On Thursday, under the guidance of Dino and with Pero behind the wheel of his trusty minibus, our first stop on our trip to Montenegro was the island of Our Lady of the Rocks, which was built by local seafarers as a consequence of their depositing stones in the sea over a period of 250 years. In Kotor we were introduced to our local guide, Miro, who conducted us swiftly round the beautiful walled town. His brief was to give us a taste of what life had been like in Kotor over the centuries and this he did with gusto and panache. He really brought the town to life for us.

In the old capital of Cetinje we visited the sumptuous Court of King Nicholas, which since 1926 has been a museum to the period of his rule. Thereafter we drove down to the coast to find that the erstwhile seaside village of Budva had mushroomed in size over the past couple of decades and was now doing a good impression of many a Spanish resort. Sveti Stefan, which variously over the years had been a fishing village, hotel and derelict, has of late been developed into a top end resort hotel enclave, forbidding entrance to all but its residents.   In spite of these relatively unwelcome developments, the day as a whole was wonderful, the Bay of Kotor was stunningly beautiful, Kotor itself a gem and the hinterland a wild and glorious landscape, where a different vista opened up at every turn.

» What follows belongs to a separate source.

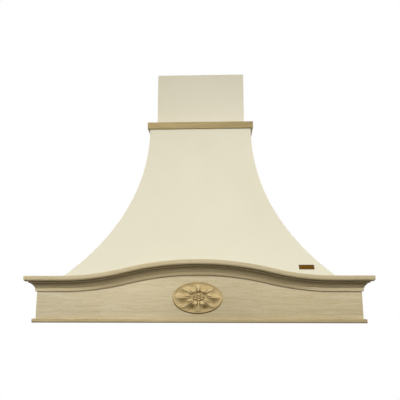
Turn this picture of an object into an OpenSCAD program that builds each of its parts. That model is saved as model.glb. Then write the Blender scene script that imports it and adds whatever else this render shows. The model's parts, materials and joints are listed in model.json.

When school was out on the final day, we were all invited to join student Donna and her husband Jonathan for drinks on the terrace of their Cavtat home. Their gorgeous garden clings to the side of the hill and has wonderful views over the bay and the town. Afterwards, most of us enjoyed a final meal together and both Maro and Mihaela, our local organiser, were part of the party. Mihaela had been working furiously on our behalf throughout the week to keep all the wheels of our ambitious programme turnings smoothly.   And then it was time to say goodbye. As ever, we are so grateful to Linda for making the trip a reality and opening the door for us once again to allow us another glimpse of the rich diversity of this beautiful country and its language and culture.